The latest plan to lose weight my way began on Oct 29, 2013. It really is my own crazy plan. As you'll see if you read that post. I've implemented the best ideas of all sorts of eating plans and thrown out the scale. A couple of months in and I'm definitely healthier. I'm actually enjoying myself. I won't weigh until April 1, 2014, so I'll see then if this works the way I hope it will.

There is no magic weight loss bullet. But there IS a great deal of magic in the discovery of what I can happily live with (very different from what weight watchers tells me I can happily live with) and still have the body and health I want.

Good luck to all of us on this journey. It's quite a trip!







Friday, June 28, 2013

Still down

YAY!  Still at 196 today. I was a bit worried because the Zuppas dinner probably put me a little over my 2200, and yesterday I was quite hungry for dinner and had a second sloppy joe which put me right about at 2200. No problem!  Whew!  I'm trying not to be too concerned with the scale, which is oddly, why I'm weighing myself a lot just now. I don't want to weigh myself on the last day of the month and have the number reflect a flux either up or down. If I weigh frequently during the last week and take an average, that should give me a better sense of what my goal should be for the next month.

Today we're going on the ward campout and I really feel as though I can have whatever I want and still be ok. I'm not going to freak out over each calorie--I'm eating to leave myself a good 1000-1200 cal for dinner and I doubt I'll eat much more than that. That still means a good breakfast and lunch for me too. Here's today's happy non-weight watchers menu.

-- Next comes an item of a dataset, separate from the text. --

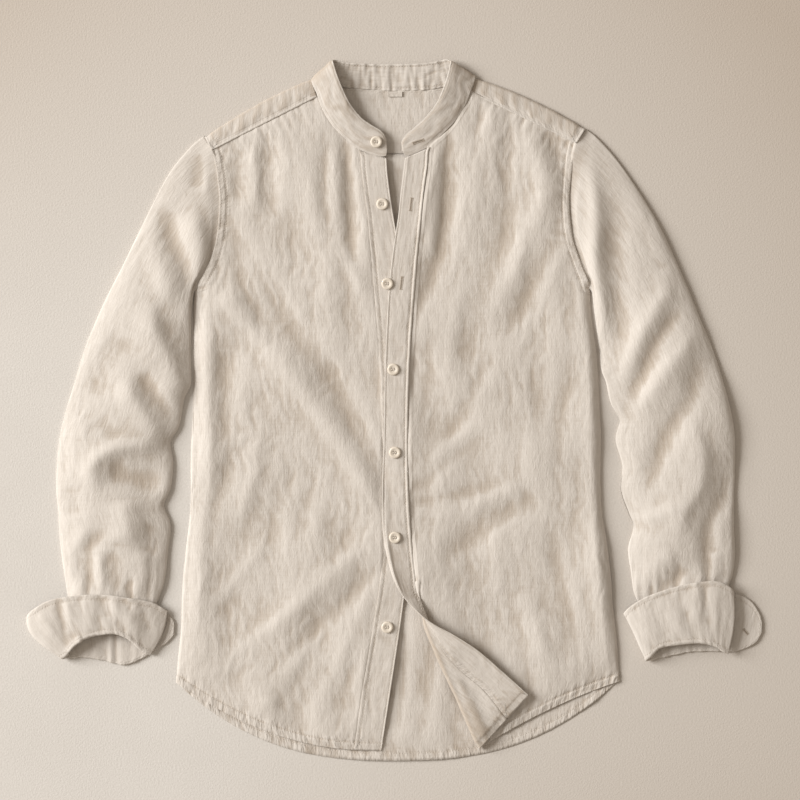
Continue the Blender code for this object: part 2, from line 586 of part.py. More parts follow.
# ---- the sleeves -------------------------------------------------------------------------------
LOWER_COLUMNS = (0.965, 0.80, 0.60, 0.40, 0.20, 0.035)
HEAD_RINGS = 3.0        # sections over which the armhole's shape fades into the sleeve's own
HEAD_REST = 3.2         # least height of the middle of the first ring's upper side
BESIDE_BODY = 1.4       # more room between the body and every ring but the first


def sleeve_rings(table, folds, front_rows, side):
    """Closed rings from the armhole into the cuff: the upper side first, then the lower one.

    The first ring's upper side is the front's armhole, moved out by the seam's gap. Side is 1
    for the left sleeve and -1 for the right one.
    """
    body = sorted((row[0][1], side * row[0][0]) for row in front_rows)
    armhole = front_rows[:ARMHOLE_ROWS + 1]
    head = sleeve_head(table[0], armhole, side)
    columns = len(head) - 1
    rings = []
    for number in row_numbers(table, 0, 2):
        cut = Sleeve(*smooth(table, number))
        own = min(number / HEAD_RINGS, 1.0)
        raised = NEXT_PLY * 1.15 * max(cut.floor, 0.0)
        upper, shares = [], []
        for i, seam in enumerate(head):
            at_seam = (seam[1] - head[0][1]) / (head[-1][1] - head[0][1])
            t = between(at_seam, (1 - math.cos(math.pi * i / columns)) / 2, own)
            x, y = sleeve_place(cut, t)
            first_x, first_y = sleeve_place(table[0], at_seam)
            x += (seam[0] - first_x) * (1.0 - own)
            y += (seam[1] - first_y) * (1.0 - own)
            room = BESIDE_BODY * min(number * 2, 1.0) * (1 + columns - i)
            beside = level_at(body, y) + GAP + CLEAR + room
            x = side * max(side * x, beside)
            arch = math.sin(math.pi * t) ** 0.62
            rise = cut.height * (SLEEVE_HEIGHT + relief(folds, x, y)) - SLEEVE_EDGE
            z = SLEEVE_EDGE + raised * 0.4 + arch * max(rise, 2.6)
            upper.append((x, y, z) if number else seam)
            shares.append((t, i))
        lower = []
        for t in LOWER_COLUMNS:
            x, y, _ = smooth(upper, level_at(shares, t))
            lower.append((x, y, FLOOR_PLY + raised))
        rings.append(upper + lower)
    return rings


def sleeve_place(cut, t):
    """Plan place across a section of a sleeve, from its outer fold to its inner one."""
    run_x, run_y = cut.inner_x - cut.outer_x, cut.inner_y - cut.outer_y
    bend = 4 * t * (1 - t) * cut.bow / math.hypot(run_x, run_y)
    return cut.outer_x + run_x * t - run_y * bend, cut.outer_y + run_y * t + run_x * bend


def sleeve_head(cut, armhole, side):
    """The first ring's upper side: shoulder point, yoke end, then the front's armhole."""
    moved = [(row[0][0] + side * (GAP + CLEAR), row[0][1], max(row[0][2], HEAD_REST))
             for row in armhole]
    shoulder = (cut.outer_x, cut.outer_y, SLEEVE_EDGE)
    yoke_end = tuple(between(a, b, 0.5) for a, b in zip(shoulder, moved[0]))
    return [shoulder, yoke_end] + moved


# ---- the cuffs ---------------------------------------------------------------------------------
OUTER_STEPS = (0.0, 0.34, 0.68, 0.95)
INNER_STEPS = (0.95, 0.55)
LONGEST_MITRE = 1.8     # in spacings of the plies
CUFF_SPACING = 17.0     # rows of a cuff that lie farther apart than this get one between them


def cuff_place(cut, t):
    """Middle of a cuff's outer ply at a section, from 0 at the free edge to 1 at the mouth."""
    return Vector((
        between(cut.free_x, cut.mouth_x, t), between(cut.free_y, cut.mouth_y, t),
        max(between(cut.free_z, cut.mouth_z, t), FLOOR_PLY),
    ))


def to_inner_ply(cuts, k, t):
    """From the outer ply to the inner one, mitred where the cuff folds over its tip."""
    here = cuff_place(cuts[k], t)
    down = cuff_place(cuts[k], 1.0) - cuff_place(cuts[k], 0.0)
    steps = []
    if k > 0:
        steps.append(here - cuff_place(cuts[k - 1], t))
    if k < len(cuts) - 1:
        steps.append(cuff_place(cuts[k + 1], t) - here)
    normals = [step.cross(down).normalized() for step in steps]
    mean = sum(normals, Vector()) / len(normals)
    return mean * min(CUFF_PLY / mean.length_squared, CUFF_PLY * LONGEST_MITRE)


def cuff_rows(table):
    """Rows round the cuff, each from the free edge down to the mouth and up inside."""
    cuts = [Cuff(*smooth(table, number)) for number in spaced_numbers(table, CUFF_SPACING)]
    rows = []
    for k, cut in enumerate(cuts):
        row = [cuff_place(cut, t) for t in OUTER_STEPS]
        row.append(cuff_place(cut, 1.0) + to_inner_ply(cuts, k, 1.0) / 2)
        row += [cuff_place(cut, t) + to_inner_ply(cuts, k, t) for t in INNER_STEPS]
        rows.append([tuple(point) for point in reversed(row)])
    return rows


# ---- buttons and label -------------------------------------------------------------------------
def highest(rows, x, y, reach):
    """Highest point of a sheet, between its rows too, within reach of a place."""
    steps = [k / 4 for k in range(5)]
    top = 0.0
    for row, upper in zip(rows, rows[1:]):
        for i in range(len(row) - 1):
            corners = (row[i], row[i + 1], upper[i], upper[i + 1])
            if min(math.hypot(px - x, py - y) for px, py, _ in corners) > reach * 3:
                continue
            for s in steps:
                for t in steps:
                    near, far = (tuple(between(p, q, s) for p, q in zip(*pair))
                                 for pair in (corners[:2], corners[2:]))
                    px, py, pz = (between(p, q, t) for p, q in zip(near, far))
                    if math.hypot(px - x, py - y) < reach:
                        top = max(top, pz)
    return top


def button_seat(button, sheets):
    """Height of the underside of a button over the cloth under it."""
    reach = BUTTON_RADIUS + 0.6
    top = max(highest(sheets[name], button.x, button.y, reach) for name in button.on)
    return top + WALL / 2 + GAP


def add_button(index, button, sheets, collection):
    """A turned button: a flat back, a thick round rim and a dished middle."""
    r, h = BUTTON_RADIUS, BUTTON_THICKNESS
    profile = (
        (0.0, h * 0.55), (r * 0.52, h * 0.6), (r * 0.66, h * 0.95), (r * 0.84, h),
        (r, h * 0.62), (r * 0.96, h * 0.2), (r * 0.8, 0.0), (0.0, 0.0),
    )
    bm = bmesh.new()
    verts = [bm.verts.new((x * MM, 0.0, z * MM)) for x, z in profile]
    for a, b in zip(verts, verts[1:]):
        bm.edges.new((a, b))
    mesh = bpy.data.meshes.new(f"button_{index}")
    bm.to_mesh(mesh)
    bm.free()
    piece = add_object(f"button_{index}", mesh, SHELL, collection)
    piece.location = (button.x * MM, button.y * MM, button_seat(button, sheets) * MM)
    screw = piece.modifiers.new("turned", "SCREW")
    screw.steps = screw.render_steps = 14
    screw.use_merge_vertices = True
    screw.merge_threshold = 0.00002
    screw.use_normal_calculate = True
    screw.use_normal_flip = False
    return piece


def label_rows():
    """A bare woven tab under the back neck seam."""
    width, height = LABEL_SIZE
    x, y = LABEL_PLACE
    z = WALL + GAP + WALL / 2
    return [[(x + (i - 1) * width / 2, y + (j - 1) * height / 2, z) for i in range(3)]
            for j in range(3)]


# ---- the whole shirt ---------------------------------------------------------------------------
def main():
    for piece in list(bpy.data.objects):
        bpy.data.objects.remove(piece, do_unlink=True)
    shirt = bpy.data.collections.new("band_collar_shirt")
    bpy.context.scene.collection.children.link(shirt)

    left = left_front_rows()
    right = right_front_rows()
    sheets = {
        "back": back_rows(),
        "yoke": yoke_rows(),
        "right_front": right,
        "button_stand": stand_rows(),
        "left_front": left,
        "buttonhole_placket": placket_rows(left),
        "collar_band": band_rows(),
        "right_cuff": cuff_rows(RIGHT_CUFF),
        "left_cuff": cuff_rows(LEFT_CUFF),
        "neck_label": label_rows(),
    }
    for name, rows in sheets.items():
        cloth(name, rows, FINISHES.get(name, LINEN), shirt)
    tubes = {
        "right_sleeve": sleeve_rings(RIGHT_SLEEVE, RIGHT_SLEEVE_FOLDS, right, -1),
        "left_sleeve": sleeve_rings(LEFT_SLEEVE, LEFT_SLEEVE_FOLDS, [row[::-1] for row in left], 1),
    }
    for name, rings in tubes.items():
        cloth(name, rings, LINEN, shirt, closed=True)
    for index, button in enumerate(BUTTONS, start=1):
        add_button(index, button, sheets, shirt)


main()
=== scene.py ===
"""A washed linen shirt with a band collar, laid out flat on its back.

Each piece of cloth is a grid of points in millimetres with its own flat cloth coordinates. Folds,
crinkles, seams and puckers raise or lower the grid along its own normals before it becomes a thin
shell. +X is the wearer's left, +Y points to the collar and +Z is up.
"""

from __future__ import annotations

import logging
import math
from collections.abc import Callable
from dataclasses import dataclass, field
from enum import Enum

import bpy
import numpy as np
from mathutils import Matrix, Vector


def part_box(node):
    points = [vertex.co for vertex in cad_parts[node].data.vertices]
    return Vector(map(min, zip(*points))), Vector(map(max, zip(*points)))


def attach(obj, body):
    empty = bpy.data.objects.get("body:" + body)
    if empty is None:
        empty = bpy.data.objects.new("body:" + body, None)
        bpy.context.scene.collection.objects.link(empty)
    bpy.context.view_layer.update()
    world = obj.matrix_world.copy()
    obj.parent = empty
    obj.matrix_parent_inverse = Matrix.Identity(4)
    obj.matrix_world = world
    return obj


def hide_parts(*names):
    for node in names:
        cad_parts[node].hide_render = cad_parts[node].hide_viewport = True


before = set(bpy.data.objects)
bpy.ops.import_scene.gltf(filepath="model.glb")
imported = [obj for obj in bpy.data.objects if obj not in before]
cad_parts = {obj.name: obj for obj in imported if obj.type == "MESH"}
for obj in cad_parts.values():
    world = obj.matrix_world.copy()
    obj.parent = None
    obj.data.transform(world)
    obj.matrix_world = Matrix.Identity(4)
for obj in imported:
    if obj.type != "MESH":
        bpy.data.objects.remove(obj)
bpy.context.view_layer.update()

Array = np.ndarray
LOG = logging.getLogger("shirt")
MM = 0.001
ROOT = "root"

# ---- sizes shared with the solids, in millimetres ----------------------------------------------
SHELL = 0.9             # thickness of a shown wall of cloth
STRIP_WALL = 1.2        # and of a folded strip with its lining
FLOOR_PLY = 0.6         # middle of a wall that lies on the floor
FRONT_PLY = 2.1         # middle of a front where it lies on the back
NEXT_PLY = 1.7          # from the middle of a sloping wall to the next one up
UNDER_STEP = 0.75       # how far a sewn edge dips under the piece that covers it
COVERED = 3.0           # and how far it reaches under it
ARMHOLE_BAND = 8.5      # from an edge to its row of stitches, at an armhole
HEM_BAND = 9.0          # and at a hem
EDGE_STITCH = 1.6       # and of a row right beside an edge
FREE_BAND = 2.4         # and at the free edge of a strip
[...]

Breakfast--1 serving oatmeal with a whole apple and cinnamon
2 slices bacon
milk--about a cup 1%
juice--diet--almost no calories.

Snack--banana

Lunch
2 homemade pieroshis (meat turnovers)
yogurt to dip the turnovers
a thick slice of cheddar cheese
a large helping of peas
10 olives
apple sticks--this is junk food tastes kind of like apple jacks but you get a whole lot (38 sticks) for just 110 calories
Diet fresca

Dinner
2 hotdogs with all the toppings
Baked Lays
chip dip (fat free sourcream with onion soup mix)
1 or 2 smores

The ward is fixing breakfast for us tomorrow. No doubt it will be heavy, but who cares? I'll try to be moderate, but if I can't manage it, I'll adjust the rest of the day or exercise, or simply get right back on track with lunch.

Thursday, June 27, 2013

The plan du jour

Try and try and try.  Catherine is off and doing fine--phew. And I've been to Disneyland and Hong Kong since I last wrote. I was re-reading a couple of my last posts. I still feel largely the same way. One thing I learned from weight watchers is that losing weight takes a whole lot more time than I like it too. I hated that if I went off the program even slightly, the weight loss would stop.  Better, was our insurance program, where if I lost only 3 pounds in a month, the insurance would pay for whatever program.  That was still the best, most motivating plan I've ever found.

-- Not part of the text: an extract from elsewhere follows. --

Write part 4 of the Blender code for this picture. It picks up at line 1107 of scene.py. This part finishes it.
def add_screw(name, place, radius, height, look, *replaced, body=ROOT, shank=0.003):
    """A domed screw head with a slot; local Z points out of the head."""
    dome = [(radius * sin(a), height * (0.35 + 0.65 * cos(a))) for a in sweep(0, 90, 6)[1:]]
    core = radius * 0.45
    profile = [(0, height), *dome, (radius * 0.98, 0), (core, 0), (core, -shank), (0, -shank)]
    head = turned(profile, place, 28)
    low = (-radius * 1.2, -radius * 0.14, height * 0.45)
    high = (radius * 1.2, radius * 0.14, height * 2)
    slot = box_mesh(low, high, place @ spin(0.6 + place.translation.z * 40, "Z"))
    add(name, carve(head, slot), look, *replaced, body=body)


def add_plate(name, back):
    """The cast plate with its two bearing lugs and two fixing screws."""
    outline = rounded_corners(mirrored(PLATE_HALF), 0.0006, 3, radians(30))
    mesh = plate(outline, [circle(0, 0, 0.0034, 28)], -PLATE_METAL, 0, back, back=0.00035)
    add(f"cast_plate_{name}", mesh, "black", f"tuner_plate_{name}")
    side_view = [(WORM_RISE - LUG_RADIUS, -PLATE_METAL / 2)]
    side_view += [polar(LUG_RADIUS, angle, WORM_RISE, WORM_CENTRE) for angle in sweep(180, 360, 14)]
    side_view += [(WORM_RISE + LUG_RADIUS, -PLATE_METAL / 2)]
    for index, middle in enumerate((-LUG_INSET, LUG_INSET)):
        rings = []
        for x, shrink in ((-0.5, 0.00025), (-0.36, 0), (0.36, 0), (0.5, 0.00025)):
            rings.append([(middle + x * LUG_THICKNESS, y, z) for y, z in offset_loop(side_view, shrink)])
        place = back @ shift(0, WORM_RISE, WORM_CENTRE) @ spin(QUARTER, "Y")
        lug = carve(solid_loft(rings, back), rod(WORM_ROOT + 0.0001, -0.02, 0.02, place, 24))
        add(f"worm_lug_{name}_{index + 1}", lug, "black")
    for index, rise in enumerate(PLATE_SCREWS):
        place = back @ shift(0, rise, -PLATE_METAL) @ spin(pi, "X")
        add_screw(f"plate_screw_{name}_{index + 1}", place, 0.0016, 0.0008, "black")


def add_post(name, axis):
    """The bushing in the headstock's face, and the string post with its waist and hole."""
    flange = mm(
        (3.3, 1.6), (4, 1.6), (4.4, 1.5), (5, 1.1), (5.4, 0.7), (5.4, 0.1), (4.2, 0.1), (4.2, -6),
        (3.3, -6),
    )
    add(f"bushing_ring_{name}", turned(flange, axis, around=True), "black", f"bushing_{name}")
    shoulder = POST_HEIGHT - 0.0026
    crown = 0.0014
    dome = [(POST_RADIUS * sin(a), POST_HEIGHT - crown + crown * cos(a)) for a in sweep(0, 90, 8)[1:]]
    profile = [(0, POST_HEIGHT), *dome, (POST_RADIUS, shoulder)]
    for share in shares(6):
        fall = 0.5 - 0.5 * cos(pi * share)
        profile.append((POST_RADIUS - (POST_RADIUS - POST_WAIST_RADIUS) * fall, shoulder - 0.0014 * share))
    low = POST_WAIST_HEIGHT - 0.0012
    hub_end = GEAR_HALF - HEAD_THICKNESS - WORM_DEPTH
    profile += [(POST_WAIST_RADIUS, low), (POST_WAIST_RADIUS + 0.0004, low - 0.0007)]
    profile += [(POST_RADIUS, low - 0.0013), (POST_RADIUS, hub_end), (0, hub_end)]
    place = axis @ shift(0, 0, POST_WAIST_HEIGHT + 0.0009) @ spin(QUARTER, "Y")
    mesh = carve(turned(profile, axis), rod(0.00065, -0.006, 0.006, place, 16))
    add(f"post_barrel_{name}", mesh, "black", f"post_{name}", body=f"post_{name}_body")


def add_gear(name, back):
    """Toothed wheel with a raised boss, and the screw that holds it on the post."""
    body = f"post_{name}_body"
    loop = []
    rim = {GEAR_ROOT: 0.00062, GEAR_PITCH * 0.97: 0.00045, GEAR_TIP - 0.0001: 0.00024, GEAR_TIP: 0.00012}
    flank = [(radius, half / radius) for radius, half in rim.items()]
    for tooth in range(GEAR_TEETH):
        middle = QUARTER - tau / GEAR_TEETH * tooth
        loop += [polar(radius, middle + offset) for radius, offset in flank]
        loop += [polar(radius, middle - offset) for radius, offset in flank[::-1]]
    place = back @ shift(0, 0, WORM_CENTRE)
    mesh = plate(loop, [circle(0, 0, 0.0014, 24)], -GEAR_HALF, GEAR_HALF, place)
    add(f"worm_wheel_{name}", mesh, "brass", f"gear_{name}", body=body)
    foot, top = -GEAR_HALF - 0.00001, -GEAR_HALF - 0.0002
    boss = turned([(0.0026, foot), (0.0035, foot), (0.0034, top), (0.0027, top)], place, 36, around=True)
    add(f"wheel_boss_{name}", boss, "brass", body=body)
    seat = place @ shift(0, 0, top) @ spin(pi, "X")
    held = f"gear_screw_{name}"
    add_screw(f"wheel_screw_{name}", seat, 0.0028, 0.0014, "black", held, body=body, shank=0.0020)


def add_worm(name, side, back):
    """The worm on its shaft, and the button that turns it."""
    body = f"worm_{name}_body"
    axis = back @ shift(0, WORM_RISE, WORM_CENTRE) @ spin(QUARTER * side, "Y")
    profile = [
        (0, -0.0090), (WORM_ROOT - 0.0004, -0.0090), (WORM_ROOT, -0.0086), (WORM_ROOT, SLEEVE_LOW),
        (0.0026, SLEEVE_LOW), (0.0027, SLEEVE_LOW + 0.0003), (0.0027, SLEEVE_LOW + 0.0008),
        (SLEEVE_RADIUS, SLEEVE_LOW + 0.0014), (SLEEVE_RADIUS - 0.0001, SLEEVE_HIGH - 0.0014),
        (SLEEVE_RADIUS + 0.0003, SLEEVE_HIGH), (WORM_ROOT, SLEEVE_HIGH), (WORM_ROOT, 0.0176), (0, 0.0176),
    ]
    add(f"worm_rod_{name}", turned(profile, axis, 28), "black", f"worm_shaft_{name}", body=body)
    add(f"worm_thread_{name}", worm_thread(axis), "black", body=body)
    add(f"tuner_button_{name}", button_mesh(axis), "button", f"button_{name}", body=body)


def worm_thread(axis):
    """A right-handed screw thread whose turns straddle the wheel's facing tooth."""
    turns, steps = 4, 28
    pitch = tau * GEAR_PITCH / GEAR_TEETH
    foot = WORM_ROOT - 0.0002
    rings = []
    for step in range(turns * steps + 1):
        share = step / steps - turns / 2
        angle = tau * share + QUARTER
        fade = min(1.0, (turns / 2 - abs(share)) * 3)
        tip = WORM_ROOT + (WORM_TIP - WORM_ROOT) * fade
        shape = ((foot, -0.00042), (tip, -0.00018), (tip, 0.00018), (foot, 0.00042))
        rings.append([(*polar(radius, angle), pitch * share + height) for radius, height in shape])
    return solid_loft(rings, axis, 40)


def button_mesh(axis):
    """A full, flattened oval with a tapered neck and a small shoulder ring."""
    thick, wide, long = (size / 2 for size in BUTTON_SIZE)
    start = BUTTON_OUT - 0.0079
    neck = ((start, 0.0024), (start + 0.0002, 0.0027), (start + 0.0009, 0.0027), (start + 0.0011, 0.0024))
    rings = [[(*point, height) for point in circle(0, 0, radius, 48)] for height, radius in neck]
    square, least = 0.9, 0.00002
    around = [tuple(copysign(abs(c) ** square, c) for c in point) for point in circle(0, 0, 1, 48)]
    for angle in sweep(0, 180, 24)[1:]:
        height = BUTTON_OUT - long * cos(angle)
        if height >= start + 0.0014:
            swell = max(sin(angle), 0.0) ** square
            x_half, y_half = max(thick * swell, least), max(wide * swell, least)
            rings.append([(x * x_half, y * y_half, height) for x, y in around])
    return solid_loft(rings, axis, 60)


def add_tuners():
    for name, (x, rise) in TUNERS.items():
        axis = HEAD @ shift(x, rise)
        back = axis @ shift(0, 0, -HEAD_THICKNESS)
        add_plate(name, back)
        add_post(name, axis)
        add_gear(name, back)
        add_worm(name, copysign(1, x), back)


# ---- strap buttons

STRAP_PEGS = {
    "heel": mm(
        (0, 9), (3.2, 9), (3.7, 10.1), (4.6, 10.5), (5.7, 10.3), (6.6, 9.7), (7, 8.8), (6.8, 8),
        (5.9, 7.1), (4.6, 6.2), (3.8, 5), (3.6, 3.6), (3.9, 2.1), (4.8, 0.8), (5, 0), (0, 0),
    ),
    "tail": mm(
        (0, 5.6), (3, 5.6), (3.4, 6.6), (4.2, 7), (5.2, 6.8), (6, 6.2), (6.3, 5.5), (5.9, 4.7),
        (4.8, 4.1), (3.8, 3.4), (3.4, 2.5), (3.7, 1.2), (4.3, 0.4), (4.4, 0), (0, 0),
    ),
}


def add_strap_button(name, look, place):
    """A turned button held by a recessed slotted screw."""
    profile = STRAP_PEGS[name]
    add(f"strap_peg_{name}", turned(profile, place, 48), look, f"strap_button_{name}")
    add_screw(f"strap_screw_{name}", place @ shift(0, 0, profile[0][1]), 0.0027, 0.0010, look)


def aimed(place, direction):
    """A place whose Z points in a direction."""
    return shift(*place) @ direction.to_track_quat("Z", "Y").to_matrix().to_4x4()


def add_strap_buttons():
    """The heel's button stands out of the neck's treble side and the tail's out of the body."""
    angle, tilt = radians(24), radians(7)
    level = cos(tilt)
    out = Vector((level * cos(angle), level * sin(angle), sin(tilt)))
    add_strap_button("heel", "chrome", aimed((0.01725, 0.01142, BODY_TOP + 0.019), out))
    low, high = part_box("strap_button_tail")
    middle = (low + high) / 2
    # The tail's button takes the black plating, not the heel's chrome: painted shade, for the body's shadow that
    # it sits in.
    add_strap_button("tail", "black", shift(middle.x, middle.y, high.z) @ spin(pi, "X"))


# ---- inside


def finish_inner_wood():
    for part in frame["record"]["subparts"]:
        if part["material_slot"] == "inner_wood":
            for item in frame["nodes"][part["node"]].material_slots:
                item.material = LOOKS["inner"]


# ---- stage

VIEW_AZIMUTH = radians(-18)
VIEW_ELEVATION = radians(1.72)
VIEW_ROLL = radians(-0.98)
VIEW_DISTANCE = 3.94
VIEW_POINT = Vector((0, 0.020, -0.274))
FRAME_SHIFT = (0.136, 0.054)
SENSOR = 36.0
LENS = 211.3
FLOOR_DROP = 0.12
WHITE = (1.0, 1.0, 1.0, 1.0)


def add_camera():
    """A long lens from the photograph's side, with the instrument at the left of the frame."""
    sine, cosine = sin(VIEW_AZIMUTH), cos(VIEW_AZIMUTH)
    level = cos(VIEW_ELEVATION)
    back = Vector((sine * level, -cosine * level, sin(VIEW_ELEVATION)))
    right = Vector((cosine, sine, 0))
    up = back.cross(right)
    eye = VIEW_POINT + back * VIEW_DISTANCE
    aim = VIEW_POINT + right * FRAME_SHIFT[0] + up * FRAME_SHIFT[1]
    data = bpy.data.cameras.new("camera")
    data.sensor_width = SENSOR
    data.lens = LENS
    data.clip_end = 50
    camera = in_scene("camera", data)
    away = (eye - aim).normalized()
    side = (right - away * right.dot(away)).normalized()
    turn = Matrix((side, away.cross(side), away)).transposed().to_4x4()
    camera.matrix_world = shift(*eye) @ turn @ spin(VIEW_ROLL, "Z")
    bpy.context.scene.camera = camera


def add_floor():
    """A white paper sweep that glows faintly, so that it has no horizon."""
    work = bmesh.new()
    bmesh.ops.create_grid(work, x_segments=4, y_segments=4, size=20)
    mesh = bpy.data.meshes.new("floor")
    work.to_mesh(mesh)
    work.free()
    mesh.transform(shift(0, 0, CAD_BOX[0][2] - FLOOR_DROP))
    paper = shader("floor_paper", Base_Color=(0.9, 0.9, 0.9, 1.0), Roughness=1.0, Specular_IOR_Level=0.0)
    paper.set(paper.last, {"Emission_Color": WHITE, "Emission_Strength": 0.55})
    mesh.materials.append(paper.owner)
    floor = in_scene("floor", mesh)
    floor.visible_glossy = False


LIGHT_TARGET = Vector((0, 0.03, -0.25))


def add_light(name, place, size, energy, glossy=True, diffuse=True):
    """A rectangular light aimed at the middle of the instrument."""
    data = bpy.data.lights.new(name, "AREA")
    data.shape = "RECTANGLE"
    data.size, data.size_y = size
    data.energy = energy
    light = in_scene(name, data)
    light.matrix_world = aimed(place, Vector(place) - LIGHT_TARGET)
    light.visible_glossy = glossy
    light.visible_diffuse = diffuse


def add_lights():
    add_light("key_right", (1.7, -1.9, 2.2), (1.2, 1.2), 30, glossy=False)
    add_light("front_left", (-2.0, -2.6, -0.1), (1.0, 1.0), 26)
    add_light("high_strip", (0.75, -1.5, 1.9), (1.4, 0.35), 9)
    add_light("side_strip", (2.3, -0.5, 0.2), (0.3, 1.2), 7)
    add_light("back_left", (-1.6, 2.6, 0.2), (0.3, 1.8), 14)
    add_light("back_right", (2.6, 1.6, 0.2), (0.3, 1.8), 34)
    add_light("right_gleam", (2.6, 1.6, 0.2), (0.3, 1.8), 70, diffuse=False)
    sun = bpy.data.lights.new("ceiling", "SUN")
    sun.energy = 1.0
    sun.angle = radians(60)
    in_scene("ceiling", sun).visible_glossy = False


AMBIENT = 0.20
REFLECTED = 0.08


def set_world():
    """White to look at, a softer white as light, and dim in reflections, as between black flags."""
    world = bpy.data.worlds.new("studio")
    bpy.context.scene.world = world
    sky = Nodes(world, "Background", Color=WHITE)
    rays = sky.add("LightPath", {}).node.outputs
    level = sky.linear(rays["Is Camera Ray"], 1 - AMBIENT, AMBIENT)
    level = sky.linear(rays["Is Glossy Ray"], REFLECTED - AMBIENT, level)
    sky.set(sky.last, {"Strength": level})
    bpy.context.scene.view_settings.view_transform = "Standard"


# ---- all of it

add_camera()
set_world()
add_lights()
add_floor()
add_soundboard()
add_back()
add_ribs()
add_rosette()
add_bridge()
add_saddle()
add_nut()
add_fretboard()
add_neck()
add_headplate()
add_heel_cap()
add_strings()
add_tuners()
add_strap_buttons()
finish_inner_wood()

I think if nothing else, I've learned to respect the process of weight-loss. I can't focus on it too much or too little. Personally, I can't (don't want to) move very fast. But I DO want to move.  I've put back almost all the weight I so laboriously lost on weight watchers. Never again. Meaning--never again will I diet like that and do that to my body.

My current idea is to simply lose TWO pounds a MONTH--not a week, a MONTH. If I lose more, great. If I lose the two pounds I will celebrate--weirdly enough by getting some kind of a food that I want. I know you're not supposed to reward yourself with food. But food is truly motivating for me, and I think most diet rules are flat out wrong anyway. The idea is that I'm learning to control food.  So, why not? If I make goal this month, I'm ordering some Mama Crimin's cookies. They're supposed to be amazing.  It's interesting to note that I could not have done this plan 5 years ago.  I didn't have enough respect for the amount of effort even 2 pounds takes, and I would have eaten everything I wanted and then tried to lose it in the last week.  That may have even sort of worked when I was younger, but not anymore. I think if I put out a good effort on most days--not a perfect effort necessarily, not a weight watchers level of restriction, but a good effort I can do it.

I'm keeping my calories between 1500 and 2200 and exercising. Most days I hit around 2,000. So far, in June I'm down 4 pounds! The funny thing is that I often feel physically the way I did on weight watchers. I'm usually good and hungry for meals and I have that light feeling, but I haven't felt deprived at all because I really am eating what I want and even the portions I want. Happily, my body really dosen't even want much more than 2000 cal. What IS different is the stupid grazing between meals, giant bowls of ice-cream, large amounts of cheese and popcorn for no reason. If there IS reason---ie: I WANT it. Then I seem to have a large enough calorie range to accomodate that. Also, I haven't worried too much about celebrations--we had a luau at work--I ate whatever I wanted.  Last night I was starving and light headed--we went to Zuppas, and I had what I wanted. The fourth of July is coming up and that means fried chicken and pie of course. I feel happy that I can enjoy these things. Four pounds down, it's a good start. The goal for June is 198. I'm getting my mouth ready for Mamma Crimins.